The big bookshops are in trouble. Borders has gone. Waterstones is locked in a discounting fight to the death with the likes of Amazon and the supermarkets. Independents are faring better but have yet to engage fully in the looming battle that is digital. And the effects are felt by all of us.

With margins slashed, publishers are abandoning their midlists and focusing more and more on celebrity titles. The range of work being published is diminishing. Literary works are being squeezed out. There’s a dumbing down going on in the literary world.

Self-publishing offers authors an alternative to risk-averse mainstream publishers. But it’s not without its problems, too. For every decent book published this way, there are scores, hundreds of titles that – judged purely on literary merit – should never have seen the light of day. How does anyone find the jewels dropped into this morass of vanity?

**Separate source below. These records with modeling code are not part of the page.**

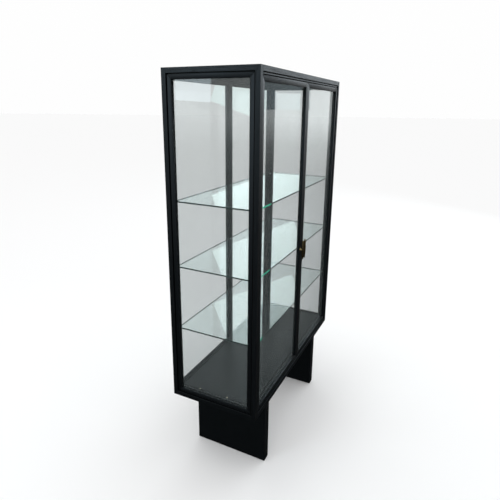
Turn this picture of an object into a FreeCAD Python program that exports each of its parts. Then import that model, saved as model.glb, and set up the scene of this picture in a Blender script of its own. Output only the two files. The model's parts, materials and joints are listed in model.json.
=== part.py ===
"""China cabinet with glass doors, on two slab legs.

Row frame, millimetres: X to the right, Y from the front to the back, Z up.  The origin is on the floor,
under the middle of the whole object's box.  Every shape is first drawn in case coordinates: X from the left
side, Y from the front face, Z from the underside of the case, and moved to the row frame when it is saved.
"""
import FreeCAD, Part
import math
import os

V = FreeCAD.Vector
UP = V(0, 0, 1)
RIGHT = V(1, 0, 0)
INWARD = V(0, 1, 0)         # from the front to the back
FORWARD = V(0, -1, 0)

# ---- overall sizes ----
CASE_WIDTH = 1000.0
CASE_DEPTH = 410.0
CASE_HEIGHT = 1400.0
LEG_LENGTH = 340.0

# ---- carcass: posts, rails and boards ----
POST = 20.0                 # square posts, and the rails on all sides but the front bottom
SILL_RISE = 2.0             # front bottom rail, above the other rails
SILL_HEIGHT = POST + SILL_RISE
BOARD = POST                # top and bottom boards, level with the rails on both faces

# ---- fixed glazed frames, sides and back ----
SETBACK = 4.0               # frames and doors stand this far behind the case faces
REVEAL = 4.0                # shadow groove between a post and a glazed frame
REVEAL_DEPTH = 8.0
FRAME_FACE = 18.0           # visible width of a fixed frame
FRAME_DEPTH = POST - SETBACK   # frames and doors end level with the inner faces of the posts
GLASS = 4.0
GLASS_RECESS = 9.0          # from a frame's face to its glass
REBATE = 6.0                # how far a frame covers its glass
GLASS_PLAY = 1.0            # round the edge of a pane, inside the rebate

# ---- door pivots: the gaps beside and behind a door leave room for its corners to swing ----
PIVOT_INSET = 7.0           # pivot axis from a door's outer edge, and from its face
PIVOT_BACK = FRAME_DEPTH - PIVOT_INSET
SWING_CLEARANCE = 0.6
PIVOT_R = 3.0
PIVOT_PLAY = 0.05           # radial running clearance
BUSH_R = 4.5
BUSH_LENGTH = 10.0
FIT_PLAY = 0.02             # radial, for what is pressed or glued into a hole
PIN_IN_HEAD = 5.0
PIN_IN_SILL = 10.0
PIN_IN_DOOR = 9.0
WASHER_R = 5.5
SEAT_GAP = 0.3              # a moving piece over the seat that carries it

# ---- doors ----
DOOR_FACE = 20.0            # visible width of a door's stiles and rails
DOOR_SIDE_GAP = math.hypot(PIVOT_INSET, PIVOT_INSET) - PIVOT_INSET + SWING_CLEARANCE   # door to post
DOOR_TOP_GAP = 3.5
DOOR_BOTTOM_GAP = 3.5
DOOR_MIDDLE_GAP = 3.0
HEAD_GROOVE = 3.0           # shadow groove under the front top rail
HEAD_STRIP = 5.5            # strip that shows between that groove and the doors
STOP_GAP = math.hypot(PIVOT_INSET, PIVOT_BACK) - PIVOT_BACK + SWING_CLEARANCE   # closed door to its stop

# ---- door catches and bumpers ----
MAGNET_R = 5.0
MAGNET_DEPTH = 6.0
STRIKE_R = 6.0
STRIKE = 1.2
BUMPER_R = 4.0
BUMPER_GAP = 0.4            # a closed door's bumpers to the stop
CATCH_INSET = 45.0          # magnet from a door's free edge
BUMPER_INSET = 9.0          # bumper from a door's free edge

# ---- handles ----
HANDLE_LENGTH = 94.0
HANDLE_MID_R = 6.0
HANDLE_END_R = 4.2
HANDLE_NOSE = 1.5           # rounding at the ends of a bar
HANDLE_INSET = 12.0         # from a door's free edge to the bar's axis
HANDLE_OUT = 13.0           # from a door's face to the bar's axis
HANDLE_HEIGHT = 610.0       # middle of a bar, above the underside of the case
ROSE_R = 8.0
ROSE = 3.0
STEM_R = 4.0
STUD_R = 2.0
STUD = 8.0

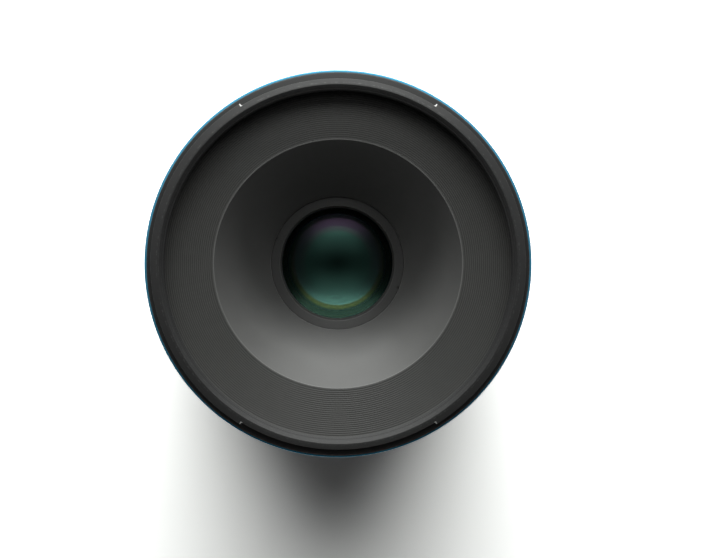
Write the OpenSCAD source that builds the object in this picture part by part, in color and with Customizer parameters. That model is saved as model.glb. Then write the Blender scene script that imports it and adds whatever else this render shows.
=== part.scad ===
// Macro lens with internal focusing, standing on its mount end with its optical axis along +Z.
// The origin is the centre of the mount flange; +Y is the side that carries the index line.

/* [Whole lens] */
// Height of the front rim above the mount flange
lens_length = 117; // [116.5:0.5:124]
// Depth of the trim plate below the front rim
plate_depth = 6; // [5.5:0.1:6.5]
// Depth of the front retaining ring below the front rim
glass_depth = 26; // [25:0.5:27]
// Radius of the smooth bands of the control rings
band_r = 36.2; // [36:0.1:36.4]
// Height of the ribs of the control rings
rib_h = 0.6; // [0.4:0.05:0.8]
// Wall of the control rings
control_wall = 2.62; // [2.5:0.02:2.8]
// Bevel on the outer edges of the rings
edge_bevel = 0.3; // [0.1:0.05:0.4]

/* [Fits] */
// Radial gap between fixed pieces that sit in each other
fit_gap = 0.02; // [0.01:0.005:0.04]
// Radial gap between pieces that turn or slide on each other
run_gap = 0.08; // [0.06:0.01:0.1]
// Gap between end faces that turn past each other
face_gap = 0.1; // [0.05:0.05:0.2]

/* [Mount] */
// How far the mount flange reaches past the neck of the main barrel
flange_reach = 1; // [0.6:0.1:1.4]
// Thickness of the mount flange
flange_t = 2; // [1.8:0.1:2.4]
// Wall of the spigot that enters the camera
spigot_wall = 2; // [1.8:0.1:2.2]
// Length of the spigot behind the flange
spigot_len = 5.2; // [4.8:0.1:5.6]
// How far the bayonet lugs stand out from the spigot
lug_reach = 1.1; // [0.8:0.1:1.2]
// Thickness of a bayonet lug
lug_t = 1.4; // [1.2:0.1:1.6]
// Space between the flange face and a lug
lug_gap = 3.2; // [3:0.1:3.4]
// Angle that one lug covers
lug_angle = 55; // [40:1:60]
// Width of the relief between the spigot and the bearing face
relief_w = 1.5; // [1.4:0.1:2]
// Depth of the relief inside the bearing face
relief_d = 0.3; // [0.2:0.1:0.5]
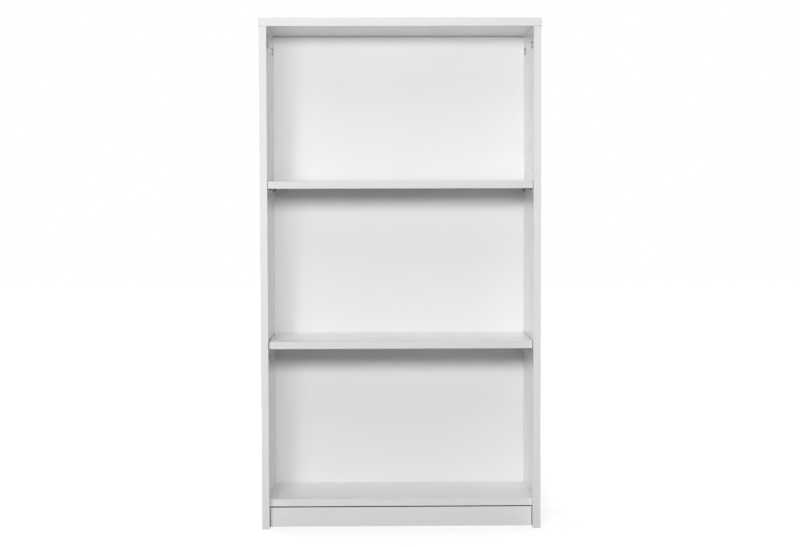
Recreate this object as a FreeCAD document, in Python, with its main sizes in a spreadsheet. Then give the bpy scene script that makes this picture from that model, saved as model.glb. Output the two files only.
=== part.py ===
import FreeCAD, Part
import os
import Sketcher

# A flat-pack bookcase in white melamine-faced chipboard: two sides, a top, a fixed
# bottom shelf over a kickboard, two loose shelves on pull-out pins and a nailed back.
# X runs left to right seen from the front, Y from front to back, Z up from the floor.
# The origin is on the floor, in the middle of the footprint. Lengths are in millimetres.

SIZES = [
    ("carcass_width", 600, "over the outer faces of the two side panels"),
    ("total_height", 1095, "floor to the top surface"),
    ("total_depth", 240, "front edges to the rear edge of the top"),
    ("board_thickness", 16, "sides, shelves and kickboard"),
    ("top_thickness", 18, "top board"),
    ("band_thickness", 1, "plastic edge band"),
    ("band_radius", 0.8, "rounding of the band's outer corners"),
    ("back_thickness", 3, "hardboard back"),
    ("back_cover", 1, "top board reaching behind the back"),
    ("back_margin", 2, "back panel in from the outer faces of the sides"),
    ("back_lap", 13, "back panel over the rear edge of the bottom shelf"),
    ("rebate_height", 9, "step in the top board that takes the back panel"),
    ("back_top_gap", 0.5, "back panel below the roof of the rebate"),
    ("kick_height", 42, "kickboard"),
    ("kick_gap", 2, "shadow gap between kickboard and bottom shelf"),
    ("kick_bevel", 1, "eased front corners at the kickboard's two ends"),
    ("plinth_recess", 30, "kickboard and bottom shelf behind the front edges"),
    ("shelf_depth", 221, "loose shelf with its edge band"),
    ("shelf_end_gap", 1, "loose shelf to each side panel"),
    ("shelf_rear_gap", 1, "pushed-back shelf to the back panel"),
    ("row_inset", 37, "rows of holes in from the front and rear edges"),
    ("pin_pitch", 32, "one shelf height to the next"),
    ("pin_levels", 3, "shelf heights in each group of holes"),
    ("pin_diameter", 5, "shelf-pin hole"),
    ("pin_fit", 0.05, "radial clearance of the pin in its hole"),
    ("pin_shank", 8, "length of the pin in the side panel"),
    ("pin_hole_spare", 1, "hole deeper than the pin"),
    ("pin_rise", 4, "pin's axis to the underside of the shelf"),
    ("pin_drop", 4.5, "pin's axis to the foot of its bracket"),
    ("bracket_width", 9, "bracket that carries the shelf"),
    ("bracket_reach", 10, "side panel to the bracket's free end"),
    ("bracket_thickness", 1.5, "bracket's upright and its plate"),
    ("bracket_corner", 1.5, "bevel at the free corners"),
    ("bracket_rib", 1.6, "gusset between upright and plate"),
    ("cam_diameter", 15, "bore for the cam"),
    ("cam_fit", 0.05, "radial clearance of the cam in its bore"),
    ("cam_inset", 37, "joint line to the cam's axis"),
    ("cam_recess", 0.2, "cam's face below the board's face"),
    ("cam_floor_gap", 0.2, "cam to the floor of its bore"),
    ("cam_foot", 4.2, "cam below the bolt's axis"),
    ("cam_cap", 4.4, "solid head of the cam over its claw"),
    ("claw_reach", 4.4, "cam axis to the claw where it grips"),
    ("claw_throw", 0.6, "how far the claw moves out over its half turn"),
    ("claw_slot", 4.6, "slot that the bolt's neck runs through"),
    ("claw_grip_angle", 50, "end of the slot past the gripped bolt, in degrees"),
    ("claw_back", 3.5, "cam axis to the open back that the bolt head enters by"),
    ("driver_length", 8, "cross recess in the cam's face"),
    ("driver_width", 1.5, "cross recess in the cam's face"),
    ("driver_depth", 2.5, "cross recess in the cam's face"),
    ("bolt_bore", 8, "hole along the board for the bolt"),
    ("bolt_grip_gap", 0.1, "bolt head to the closed claw"),
    ("bolt_head_diameter", 6, "ball end held by the claw"),
    ("bolt_head_length", 2.6, "ball end held by the claw"),
    ("bolt_neck_diameter", 3.9, "neck behind the head"),
    ("bolt_neck_length", 4.2, "neck behind the head"),
    ("thread_diameter", 5, "hole for the bolt's thread"),
    ("thread_length", 10.5, "bolt in the top board"),
    ("thread_fit", 0.05, "radial room round the thread"),
    ("hole_spare", 0.5, "blind hole deeper than what it holds"),
]

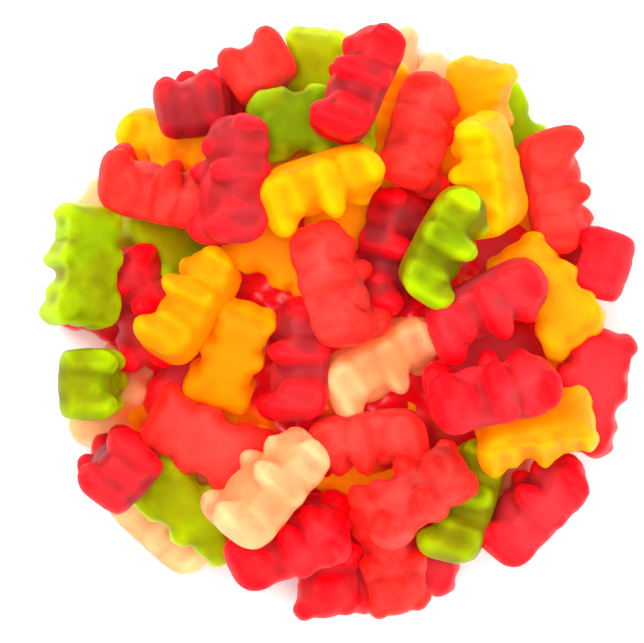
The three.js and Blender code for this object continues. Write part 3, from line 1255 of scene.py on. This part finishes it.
class PilingTree:
    """The Geometry Nodes tree that sets cast bears on the points of a heap and joins them."""

    GREY: Point = (0.5, 0.5, 0.5)  # the middle of a noise
    FLOOR: Point = (-1.0, -1.0, 0.0)  # as low as a vertex may lie, and farther out than any does

    def __init__(self) -> None:
        """Builds the tree with its inputs."""
        self.tree = bpy.data.node_groups.new("pile_of_bears", "GeometryNodeTree")
        self._socket("Geometry", "NodeSocketGeometry", "INPUT")
        self.moulds = self._socket("Moulds", "NodeSocketCollection", "INPUT")
        self.jelly = self._socket("Jelly", "NodeSocketMaterial", "INPUT")
        self.dent = self._socket("Dent depth", "NodeSocketFloat", "INPUT")
        self.waves = self._socket("Dents to the metre", "NodeSocketFloat", "INPUT")
        self._socket("Geometry", "NodeSocketGeometry", "OUTPUT")
        given = self._node("NodeGroupInput")
        piled = self._pile(given.outputs["Geometry"], given.outputs["Moulds"])
        dented = self._dent(piled, given.outputs["Dents to the metre"], given.outputs["Dent depth"])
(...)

Publishers and agents have always acted as a kind of filter. Their knowledgeable professionals not only know the market but generally have a passion for books. They weed out the rubbish – except when they can see that it might be profitable rubbish. Alas, in these difficult times for publishing, the profitable rubbish is becoming a larger proportion of what they do.

Self-publishing has no filtering mechanism of this sort. But it needn’t be that way.

WebVivant PressOn my blog at WebVivant, I’ve published a number of posts about self-publishing detailing how I think there’s a viable new web-only model made possible by Print On Demand (POD) technology. My wife, Trish, and I have created WebVivant Press as a web-based small press. Initially, the idea is to publish our own books (with three or four new titles due this year). However, we’re also considering publishing the works of other writers.

There’s an opportunity here to create a kind of book boutique – a web-based publishing and/or sales operation. The key to the book boutique would be to establish a reputation for consistent quality. Some boutiques might adopt themes or specific genres.

This sounds like a specialist bookshop, but the web-based model has some advantages. It can be run with minimal overheads and – thanks to POD technology – zero stock. I can set up a boutique simply by linking to books I like. Already, some digital publishing services make it possible to sell books through affiliate schemes. For example, my boutique might be a list of titles sold as e-books through Smashwords. Thanks to that company’s affiliate scheme, I would get a commission on each sale.

Setting up a boutique would be the work of a few minutes – just create a web page with the necessary links. But there’s more work involved to make it successful. The best, most valuable boutiques would be those that provide customers with some kind of guidance and guarantee of quality. A good boutique, then, would carry reviews and would sell only those books it recommends. If you find a boutique that matches your taste, you can shop there with confidence.

That would create a new market for those authors who have not appeared on Strictly Come Dancing, have not been involved in some life-threatening event and who can actually write. Perhaps it could be the saviour of worthwhile literature.